Putting the "civil" back in American civic life
Dr. Robert M. Ponichtera
Executive Director and Founder,
Liberty's Promise
Our neighbors aren't very smart and they're lousy parents. That was the gist of an op-ed, written by Catherine Rampell for the Washington Post at the end of 2015. In it, the author cited studies from the Pew Research Center and the American Family Survey to show that, whereas Americans typically think very highly of themselves, they believe their neighbors are lazy, have unhappy marriages, and can’t control their children.
How did we get here? After all, it wasn’t always like this. Up until recently, we tended to have a degree of faith in our neighbors and in the abilities of the people who led our political and social institutions. The reasons for the trend away from civility are myriad. Journalists and scholars have constructed sophisticated theories to explain it, which cite everything from video games to unfettered campaign contributions. The result is that we’re angry and we need something or someone to blame.

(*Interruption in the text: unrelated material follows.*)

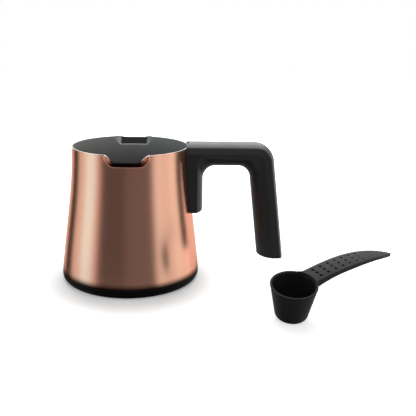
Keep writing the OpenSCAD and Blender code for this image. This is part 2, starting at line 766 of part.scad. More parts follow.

Because of cultural and linguistic barriers, the immigrant community makes a great target in this regard. Depending on your source of information, immigrants are depicted as terrorists, rapists, welfare leeches, or criminals. As the Executive Director of Liberty's Promise, an Alexandria-based, non-profit organization that helps immigrant youth learn about American civic life, I can say emphatically that this is nonsense.
For the past 11 years, Liberty's Promise has worked with thousands of low-income, immigrant adolescents across the Washington, DC, Metro area and in Baltimore, including more than 500 students at T.C. Williams High School in Alexandria. The greatest pleasure of my job is watching young people gain in self-confidence and believe they can succeed in their new, American home. Our youth are uniformly polite, respectful, and eager to learn. Anyone who visits our programs can see this for themselves. Our young people aren't interested in telling you about how hard they've had it (although some of these stories could make your hair stand on end), but they do want to show you how they can contribute to their community. Give them the opportunity to graduate high school (like 99 percent of our participants), go on to college, and find meaningful employment and they do just that. The problems only begin when we set low expectations for newcomers, presuming they can't (or don't want to) succeed. Young people will always live up to the expectations that adults establish for them.
Setting high expectations for the newcomers among us can help reintroduce a level of civility into our political and social discourse. It might be refreshing to presume people can do their jobs, are working as hard or with as much integrity as their neighbor, or at least trying the best they can, until they prove otherwise (and not proving it otherwise by what we see on television, or what someone tells us, but by what we observe with our own eyes).
The sorriest part of our current social climate is that our lack of civility is so out of character with who we are as Americans. No one can deny that our history as a people includes prominent and ugly strains of racism, injustice, and bigotry. Yet we have also integrated generations upon generations of immigrants into the American melting pot. Many of these immigrants--Albert Einstein, Irving Berlin, Madeleine Albright, and Martina Navratilova, to name just a few--have made great contributions to our politics, society, and culture. According to recent research, we are the most philanthropic people on earth, outgiving the British and Canadians two-to-one and other countries at a much higher rate. This is a long-standing tradition for the people of the United States. From organizing relief for starving children in Belgium during World War I to rescuing the Vietnamese boat people, America has given of its resources and its people much more than the rest of the world combined.
However we got to where we are now, it’s time to turn in a different direction, back toward civility, back toward solving problems together as free citizens in which “government of the people, by the people, and for the people” means something. The American people are better than an angry mob. Together, let’s start acting like it.